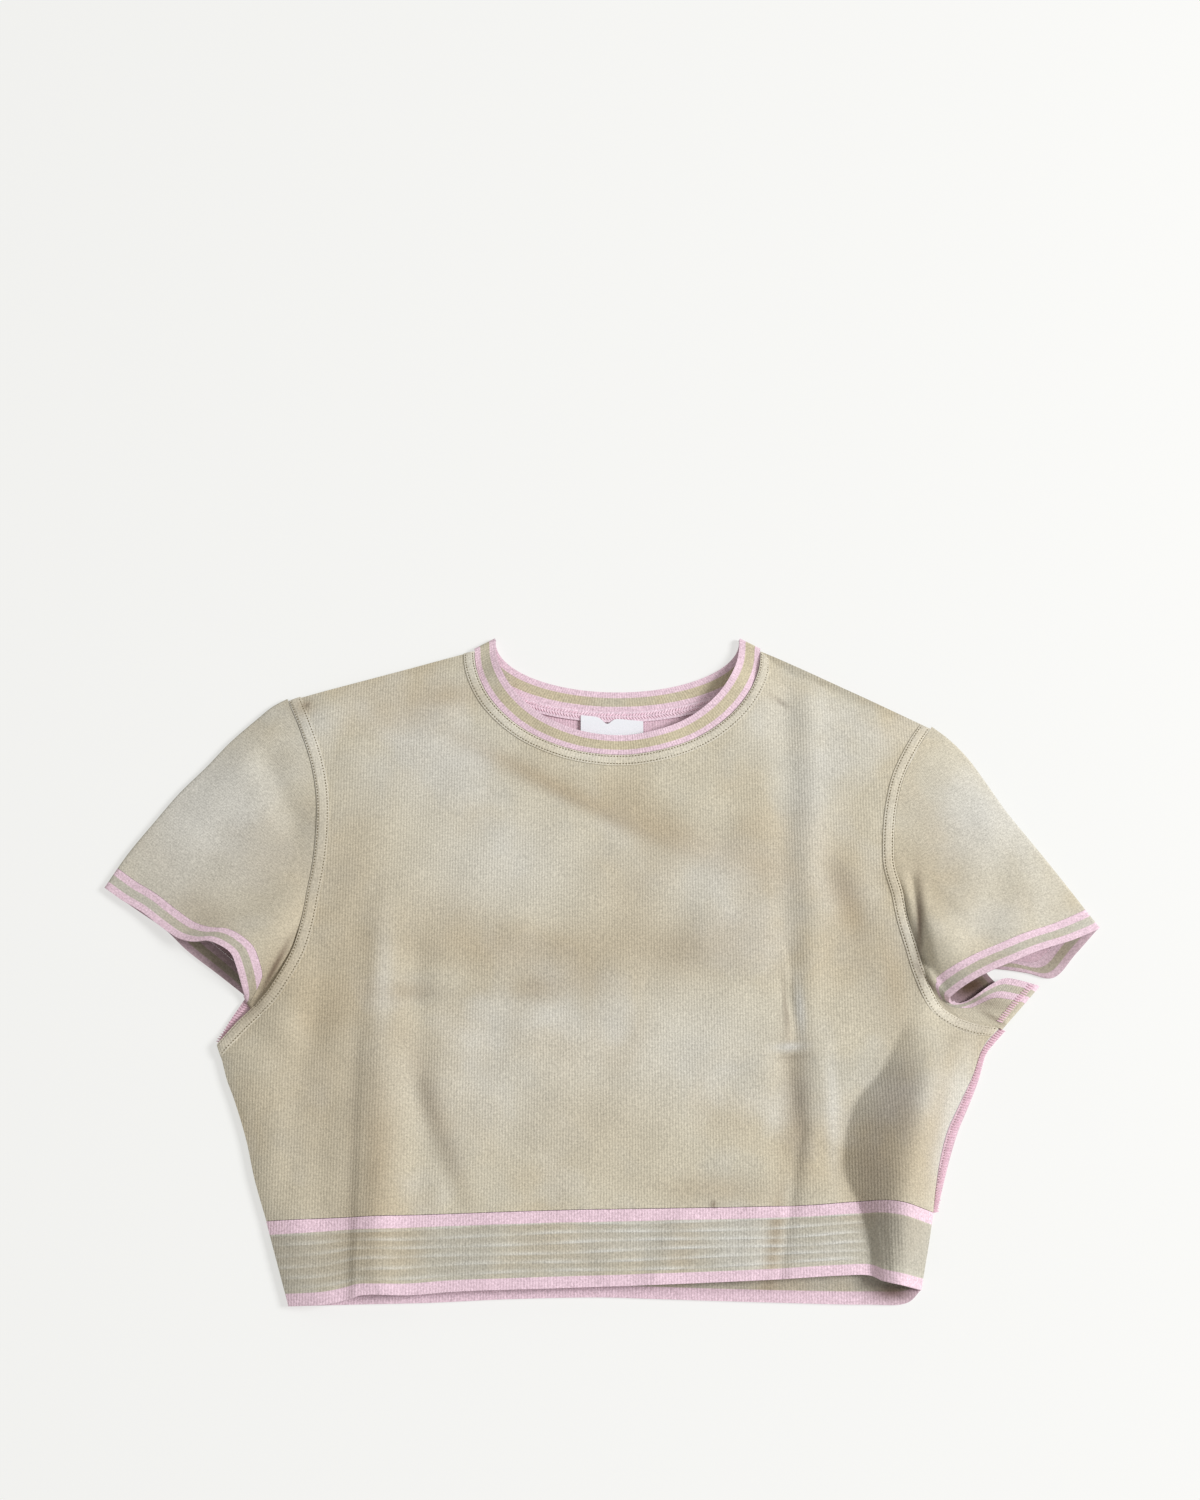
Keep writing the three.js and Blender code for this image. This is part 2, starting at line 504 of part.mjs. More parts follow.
for (const [side, armholeTable, topTable] of [['left', ARMHOLE_LEFT, SLEEVE_TOP_LEFT],
  ['right', ARMHOLE_RIGHT, SLEEVE_TOP_RIGHT]]) {
  const strips = SLEEVE_STRIPS[side];
  const columns = sleeveColumns(strips, armholeTable, topTable);
  const half = SLANTED_GAP / 2;
  const rings = (count, from, to) => between(0, 1, count).map((v) => sleeveRing(strips, columns,
    (column) => mix(from(column), to(column), v)));
  const sleeve = rings(SLEEVE_ROWS, (c) => half / c.length, (c) => c.cuffAt - half / c.length);
  const cuff = rings(CUFF_ROWS, (c) => c.cuffAt + half / c.length, () => 1);
  // The two share their directions at the seam between them, and the ring turns the other way on the right
  const turned = (rows) => (side === 'left' ? rows : rows.map((row) => [...row].reverse()));
  const normals = pointNormals(sheet(turned([...sleeve, ...cuff]), { ring: true }));
  const sleevePoints = sleeve.length * sleeve[0].length;
  piece(`sleeve_${side}`,
    wall(sheet(turned(sleeve), { ring: true }), CLOTH, { normals: normals.slice(0, sleevePoints) }), BEIGE);
  piece(`cuff_${side}`,
    wall(sheet(turned(cuff), { ring: true }), CLOTH, { normals: normals.slice(sleevePoints) }), PINK);
}

// Neckband: one ring, its front half over its back half at the two folded corners
function neckbandRow(w) {
  const at = (name) => mix(NECK_SEAM[name], NECK_EDGE[name], w);
  const shape = { y: at('y'), halfWidth: at('halfWidth') };
  const frontHalf = steps(NECKBAND_STEPS.front).map((share) => {
    const seamZ = layHeight(neckPoint(NECK_SEAM, NECK_SEAM.frontDrop, share), FOLDS);
    const standing = smooth(clamp01(Math.min(share, 1 - share) / NECK_CORNER_SHARE));
    const z = mix(TUBE_EDGE_Z, seamZ + NECKBAND_LIFT * w, standing);
    return [...neckPoint(shape, at('frontDrop'), share), Math.max(TUBE_EDGE_Z, z)];
  });
  const backHalf = between(1, 0, NECKBAND_STEPS.back).map((share) => [
    ...neckPoint(shape, at('backDrop'), share), BACK_Z]);
  return [...frontHalf, foldPoint(frontHalf.at(-1), backHalf[0], frontHalf.at(-2)),
    ...backHalf, foldPoint(backHalf.at(-1), frontHalf[0], frontHalf[1])];
}

const neckGap = SEAM_GAP / 2 / (NECK_SEAM.halfWidth - NECK_EDGE.halfWidth);
const neckRows = between(neckGap, 1, NECKBAND_STEPS.across).map(neckbandRow);
piece('neckband', wall(sheet(neckRows, { ring: true }), CLOTH), PINK);

// Neck tape on the inside of the back, along the neck seam
const insideBackZ = BACK_Z + CLOTH / 2 + SEAM_GAP;
const tapeShares = between(TAPE.from, TAPE.to, TAPE.steps);
const tapeRows = [SEAM_GAP / 2, TAPE.width].map((distance) => tapeShares.map((share) => {
  const [x, y] = neckPoint(NECK_SEAM, NECK_SEAM.backDrop, share);
  const [aheadX, aheadY] = neckPoint(NECK_SEAM, NECK_SEAM.backDrop, share + AHEAD);
  const step = Math.hypot(aheadX - x, aheadY - y);
  const [outX, outY] = [(aheadY - y) / step, -(aheadX - x) / step];
  return [x + outX * distance, y + outY * distance, insideBackZ + TAPE.thick / 2];
}));
piece('neck_tape', wall(sheet(tapeRows.reverse()), TAPE.thick), PINK);

// Woven label, sewn on over the tape, with a dip in its top edge where its loop hangs
const labelZ = insideBackZ + TAPE.thick + SEAM_GAP + LABEL.thick / 2;
const labelRows = [0, 1].map((v) => steps(LABEL.steps).map((u) => {
  const top = mix(LABEL.topLeft, LABEL.topRight, u);
  const dip = LABEL.dip * Math.exp(-(((u - LABEL.dipAt) / LABEL.dipReach) ** 2));
  return [mix(LABEL.left, LABEL.right, u), top - dip - LABEL.height * (1 - v), labelZ];
}));
piece('label', wall(sheet(labelRows), LABEL.thick), WHITE);

// Overlocked seam allowances that lie open beside the body, between two places on the back's own edge
function allowance(edge, shares, from, to, outerTable, count) {
  const outer = curve(outerTable);
  return sheet(steps(count).map((t) => {
    const [near, far] = [chordPoint(edge, shares, mix(from, to, t)), outer(t)];
    return [lower(lerp(near, far, SLANTED_GAP / flatDistance(near, far))), lower(far)];
  }));
}

const rightSeam = allowance(curve(SIDE_RIGHT), steps(BACK_STEPS.side), ALLOWANCE_STARTS.right,
  BACK_STEPS.side, ALLOWANCE_RIGHT, ALLOWANCE_STEPS.right);
const leftUnderarm = allowance(curve(ARMHOLE_LEFT), ARMHOLE_SHARES, ALLOWANCE_STARTS.left,
  LEFT_ALLOWANCE_END, ALLOWANCE_LEFT, ALLOWANCE_STEPS.left);
piece('side_seam_right', wall(rightSeam, CLOTH), PINK);
piece('underarm_left', wall(leftUnderarm, CLOTH), PINK);

export default garment;
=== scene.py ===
import math
from collections import namedtuple

import bpy
import numpy as np
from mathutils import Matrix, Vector


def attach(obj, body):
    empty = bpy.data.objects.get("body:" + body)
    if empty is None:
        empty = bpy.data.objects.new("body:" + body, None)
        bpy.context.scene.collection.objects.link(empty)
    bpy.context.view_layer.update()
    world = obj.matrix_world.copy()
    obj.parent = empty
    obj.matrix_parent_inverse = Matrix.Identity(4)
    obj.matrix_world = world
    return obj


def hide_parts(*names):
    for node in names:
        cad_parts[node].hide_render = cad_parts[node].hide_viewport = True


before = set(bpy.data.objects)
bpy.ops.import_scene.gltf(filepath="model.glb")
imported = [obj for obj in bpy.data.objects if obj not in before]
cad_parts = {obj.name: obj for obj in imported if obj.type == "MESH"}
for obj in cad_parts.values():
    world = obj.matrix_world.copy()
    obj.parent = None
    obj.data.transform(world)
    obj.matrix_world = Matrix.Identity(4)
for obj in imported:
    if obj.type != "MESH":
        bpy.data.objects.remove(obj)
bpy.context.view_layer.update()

# The garment lies on a pale table top and is seen from the hem side, 16 degrees off upright, from 1.3 m.
# The table is painted board. It is laid just under the cloth, and is no part of the garment.
MM = 0.001
CAMERA_TILT = math.radians(16)
CAMERA_DISTANCE = 1300
CAMERA_AIM = (0, 134.5, 0)
TABLE_HALF = 6000
TABLE_Z = -0.2


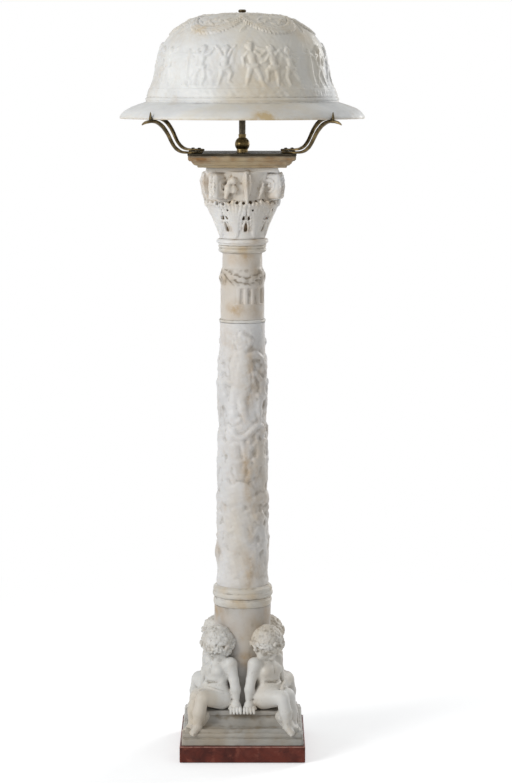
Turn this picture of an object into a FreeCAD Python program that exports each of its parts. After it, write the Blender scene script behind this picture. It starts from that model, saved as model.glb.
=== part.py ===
import FreeCAD, Part
import math
import os

# Alabaster floor lamp, in millimetres. The origin is the middle of the footprint on the floor, +Z is up and
# -Y is the front. Stone blocks are threaded on a steel tube between a nut in the foot and a brass plate,
# and four brass arms on that plate carry a loose stone shade over one bulb.

# General clearances
overrun = 2.0            # how far a cutter runs past the face that it opens
stone_bore_gap = 1.0     # between the tie tube and the bores of the stone blocks
turning_gap = 0.06       # radial clearance of a threaded or turning fit
carving_gap = 0.1        # glue line between a figure and the stone that it sits on
seat_gap = 0.1           # between a turning piece and the face that it is screwed down to

# Felt and marble foot
felt_inset = 6.25          # how far the felt stands in from each side of the foot
felt_thickness = 2.0
felt_hole_r = 42.0
foot_side = 304.5
foot_height = 40.0
foot_edge_r = 3.0
nut_recess_side = 58.0      # a square pocket for the nut and washer
nut_recess_corner_r = 2.0
nut_recess_depth = 22.0

# Cable gland in the back of the foot
gland_body_r = 6.0
gland_bore_r = 3.6
gland_length = 20.0
gland_flange_r = 9.5
gland_flange_thickness = 2.5
gland_fit_gap = 0.05

# Tie tube with its nut and washer in the foot
tube_r = 6.5
tube_wall = 1.5
base_washer_r = 26.0
base_washer_thickness = 3.0
base_nut_flats = 24.0
base_nut_height = 8.0
tube_below_nut = 3.0
tube_above_plate = 24.0

# Plinth of square mouldings
plinth_slab_inset = 2.75    # from the side of the foot
plinth_slab_height = 17.0
plinth_bead_inset = 1.5     # from the side of the slab
plinth_bead_height = 14.0
plinth_fillet_inset = 8.5   # from the side of the bead
plinth_fillet_height = 8.0
plinth_neck_inset = 39.5    # from the side of the fillet
plinth_cove_height = 23.6
plinth_seat_overhang = 4.0  # past the neck
plinth_seat_height = 13.0
moulding_step = 3.0

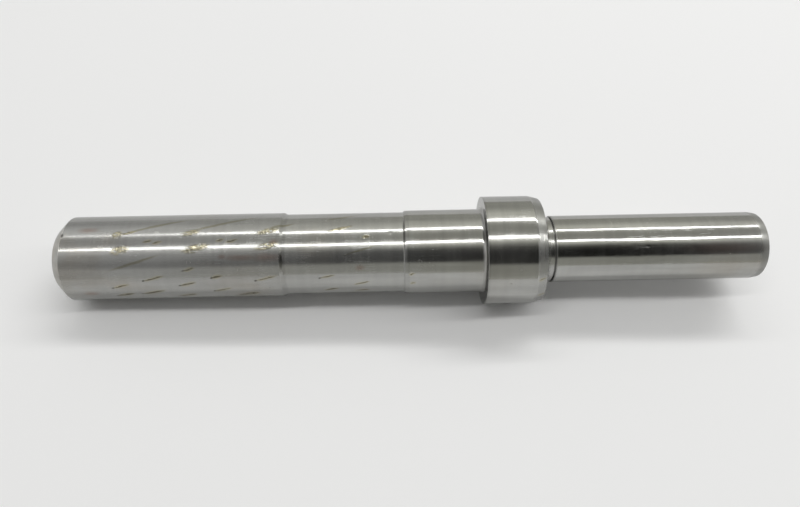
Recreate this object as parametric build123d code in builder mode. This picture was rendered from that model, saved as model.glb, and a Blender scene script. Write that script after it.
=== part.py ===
from build123d import *
from math import radians, tan
import os

# One turned and ground steel shaft. It stands on the chamfered end of its long seat:
# the origin is the centre of that end face and +Z runs along the axis to the journal's tip.
# All sizes are in millimetres.

# Diameters, from the foot of the shaft upwards
seat_diameter = 25.0
relief_diameter = 24.0
bearing_diameter = 25.0
collar_diameter = 32.5
neck_diameter = 19.4
groove_diameter = 18.4
journal_diameter = 20.0

# Axial lengths, in the same order
seat_length = 66.5
relief_length = 35.0
bearing_length = 23.5
collar_length = 17.0
neck_length = 3.5
journal_length = 62.0

# Chamfers and lead-ins: the axial length is given, and the angle to the axis
foot_chamfer = 3.0
seat_shoulder_angle = 30.0
bearing_lead_in_length = 0.8
bearing_lead_in_angle = 10.0
collar_lead_in_length = 3.2
collar_lead_in_angle = 15.0
journal_lead_in_length = 2.0
journal_lead_in_angle = 10.0

# Radii and edge breaks
shoulder_fillet = 1.2
relief_fillet = 0.25
neck_fillet = 0.4
journal_tip_fillet = 0.4
edge_break = 0.2

# The narrow groove that ends the neck, so that a grinding wheel can run out of the journal
groove_width = 0.5

# 60 degree centre holes, in which the shaft turns while it is ground
centre_pilot_diameter = 2.5
centre_pilot_depth = 6.0
centre_mouth_diameter = 5.3
centre_angle = 60.0

# Heights of the shoulders above the foot
seat_top = seat_length
relief_top = seat_top + relief_length
collar_base = relief_top + bearing_length
collar_top = collar_base + collar_length
neck_top = collar_top + neck_length
overall_length = neck_top + journal_length

# What the tapers take off the radius
seat_shoulder_height = (seat_diameter - relief_diameter) / 2
seat_shoulder_length = seat_shoulder_height / tan(radians(seat_shoulder_angle))
bearing_lead_in_height = bearing_lead_in_length * tan(radians(bearing_lead_in_angle))
collar_lead_in_height = collar_lead_in_length * tan(radians(collar_lead_in_angle))
journal_lead_in_height = journal_lead_in_length * tan(radians(journal_lead_in_angle))


def ring(body, diameter, height):
    """The circular edge of this diameter that lies at this height."""
    circles = body.edges().filter_by(GeomType.CIRCLE)
    level = circles.filter_by_position(Axis.Z, height - 0.01, height + 0.01)
    return level.filter_by(lambda edge: abs(edge.radius - diameter / 2) < 0.01)


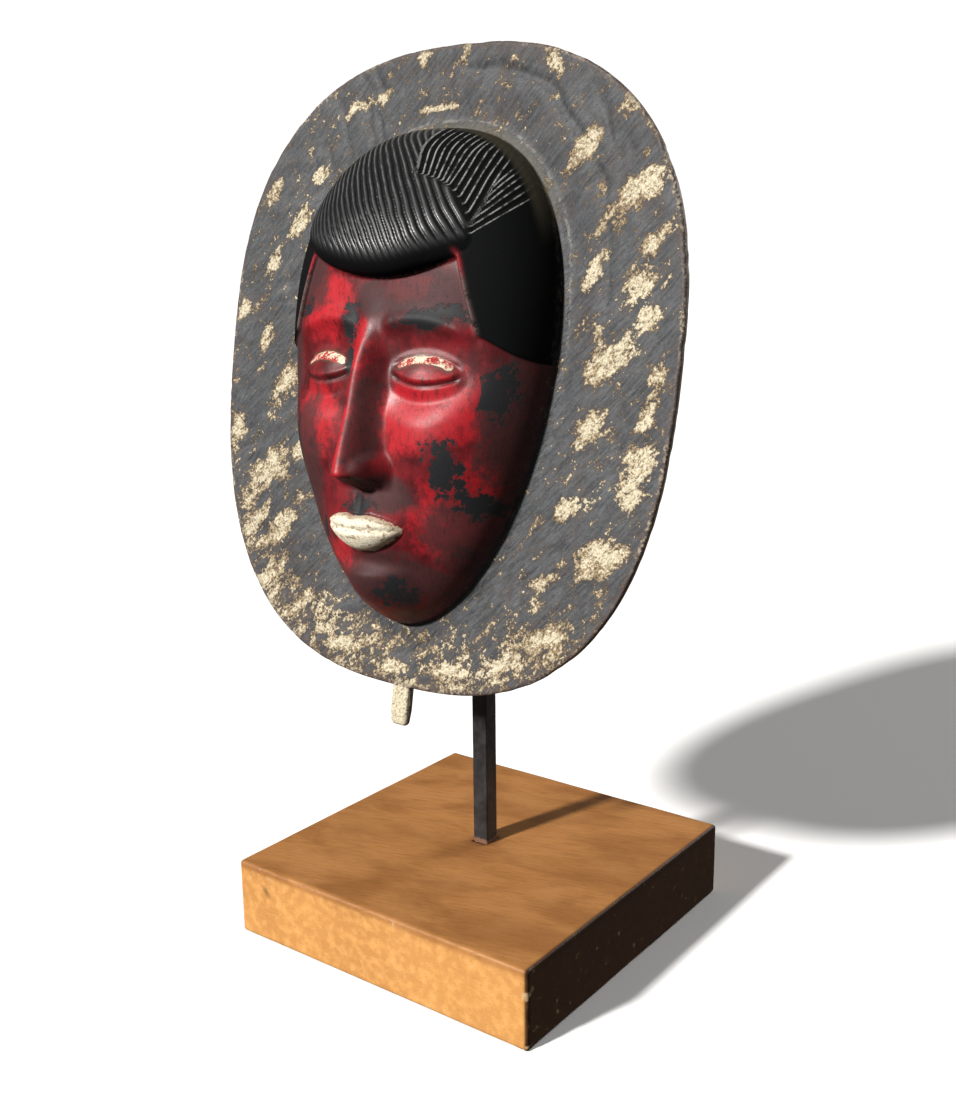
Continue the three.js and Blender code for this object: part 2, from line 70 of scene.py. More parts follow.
# The oval plate.
PLATE_HALF_WIDTH = 147
PLATE_ABOVE = 153
PLATE_BELOW = 179
PLATE_FULLNESS_ABOVE = 2.48
PLATE_FULLNESS_BELOW = 2.62
PLATE_THICKNESS = 20
RIM_THICKNESS = 6
RIM_ROUND = 1.8
RIM_WEAR = 1.3
BACK_BEVEL = 26
TROUGH = 2
TROUGH_WIDTH = 22

# The head in relief.
HEAD_HALF_WIDTH = 80
HEAD_ABOVE = 100
HEAD_BELOW = 155
HEAD_CENTRE = 10
HEAD_RELIEF = 45
HEAD_FULLNESS_ABOVE = 2.3
HEAD_FULLNESS_BELOW = 1.85
WALL_FULLNESS = 2.6

# The mesh: columns and rows of the grid over the head and rings over the plate, which close up
# towards the head's wall and foot. The back has one point for every few of the rim's.
HEAD_COLUMNS = 216
HEAD_ROWS = 288
WALL_CROWDING = 1.25
PLATE_RINGS = 38
PLATE_CROWDING = 1.1
BACK_CROWDING = 1.1
BACK_EVERY = 2

# A drawing book's canon: eyes halfway up the head, and equal thirds from hairline to brow, brow
# to nose and nose to chin.
HEAD_HEIGHT = HEAD_ABOVE + HEAD_BELOW
CHIN = HEAD_CENTRE - HEAD_BELOW
THIRD = HEAD_HEIGHT * 7 / 8 / 3
EYE_UP = CHIN + HEAD_HEIGHT / 2
EYE_SIDE = 2 * HEAD_HALF_WIDTH / 5
BROW_UP = CHIN + 2 * THIRD
NOSE_UP = CHIN + THIRD
MOUTH_UP = CHIN + 2 / 3 * THIRD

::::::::

▶ **Exercise objective**
Repeat word for word the lines from the line containing "back's own edge" to the line containing "bpy.data.objects.remove(obj)", both lines included; nothing else should appear.

▶ **Solution**
// Overlocked seam allowances that lie open beside the body, between two places on the back's own edge
function allowance(edge, shares, from, to, outerTable, count) {
  const outer = curve(outerTable);
  return sheet(steps(count).map((t) => {
    const [near, far] = [chordPoint(edge, shares, mix(from, to, t)), outer(t)];
    return [lower(lerp(near, far, SLANTED_GAP / flatDistance(near, far))), lower(far)];
  }));
}

const rightSeam = allowance(curve(SIDE_RIGHT), steps(BACK_STEPS.side), ALLOWANCE_STARTS.right,
  BACK_STEPS.side, ALLOWANCE_RIGHT, ALLOWANCE_STEPS.right);
const leftUnderarm = allowance(curve(ARMHOLE_LEFT), ARMHOLE_SHARES, ALLOWANCE_STARTS.left,
  LEFT_ALLOWANCE_END, ALLOWANCE_LEFT, ALLOWANCE_STEPS.left);
piece('side_seam_right', wall(rightSeam, CLOTH), PINK);
piece('underarm_left', wall(leftUnderarm, CLOTH), PINK);

export default garment;
=== scene.py ===
import math
from collections import namedtuple

import bpy
import numpy as np
from mathutils import Matrix, Vector


def attach(obj, body):
    empty = bpy.data.objects.get("body:" + body)
    if empty is None:
        empty = bpy.data.objects.new("body:" + body, None)
        bpy.context.scene.collection.objects.link(empty)
    bpy.context.view_layer.update()
    world = obj.matrix_world.copy()
    obj.parent = empty
    obj.matrix_parent_inverse = Matrix.Identity(4)
    obj.matrix_world = world
    return obj


def hide_parts(*names):
    for node in names:
        cad_parts[node].hide_render = cad_parts[node].hide_viewport = True


before = set(bpy.data.objects)
bpy.ops.import_scene.gltf(filepath="model.glb")
imported = [obj for obj in bpy.data.objects if obj not in before]
cad_parts = {obj.name: obj for obj in imported if obj.type == "MESH"}
for obj in cad_parts.values():
    world = obj.matrix_world.copy()
    obj.parent = None
    obj.data.transform(world)
    obj.matrix_world = Matrix.Identity(4)
for obj in imported:
    if obj.type != "MESH":
        bpy.data.objects.remove(obj)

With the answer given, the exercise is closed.